When I first set it up I was having lots of problems with z binding on full length travel. So I shimmed the left side z-rod mount and it seemed to fix it. BUT, I just removed the shims, can still get full length travel without binding, and it appears to have fixed the z banding!

Best test cube print ever.

This doesn’t look like what I was referring to when I wrote about Z ribbing. When that occurs, you’ll have several layers that look pretty much the same, then one that is bulging or inset, as if it was over- or under-extruded. It happens due to rounding errors in the number of steps per layer, or because. Depending on the rigidity of your mechanisms, this may take a layer or two to get back to “normal”, but it shouldn’t look this sinusoidal. I suppose if you had really poor microstep positioning accuracy AND your layer height was not an integral number of microsteps (particularly if it was off by one microstep, like 17 or 31 microsteps, or something like that) you might get something like this, but I don’t think microstep position error is quite that sinusoidal either (@Ryan_Carlyle would know that).

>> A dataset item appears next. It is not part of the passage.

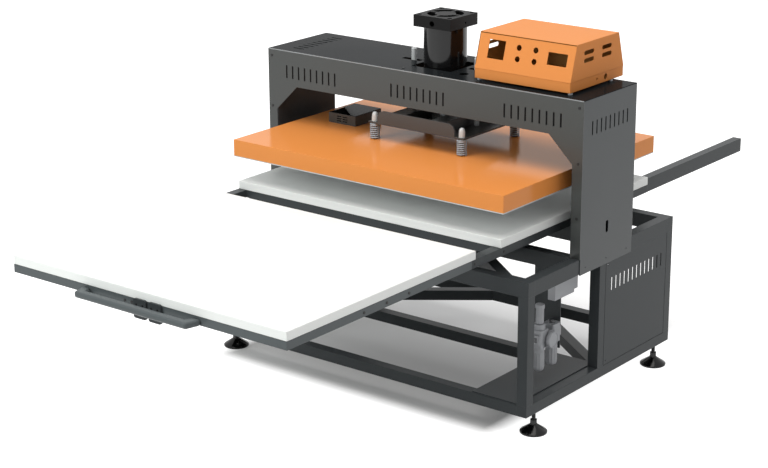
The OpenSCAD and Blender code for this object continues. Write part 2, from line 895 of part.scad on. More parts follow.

This looks like a form of classic Z wobble, but it could be one of those situations where instead of wobbling in circles around the Z axis or side-to-side (in the X/Y plane), it actually wobbles vertically. This is more rare, but I’ve seen it happen. If, for instance, you have a threaded rod with the end cut-off crooked and then shoved into a flexible coupler so that it’s directly up against the motor shaft AND the rod is at a bit of an angle going to the nut, that uneven end will press up against the motor shaft and stretch the coupler more in one position and less 180 degrees from that position. This would result in a sinusoidal patterns of over- and under-compressed layers with a pitch matching the lead of the screw (which is the same as the pitch for single-start screws, but different for multi-start screws like most of the acme/trapezoidal ones people use). There are also some devices that are designed to isolate Z wobble in the X/Y direction that end up translating it into a (usually smaller) wobble in the Z direction.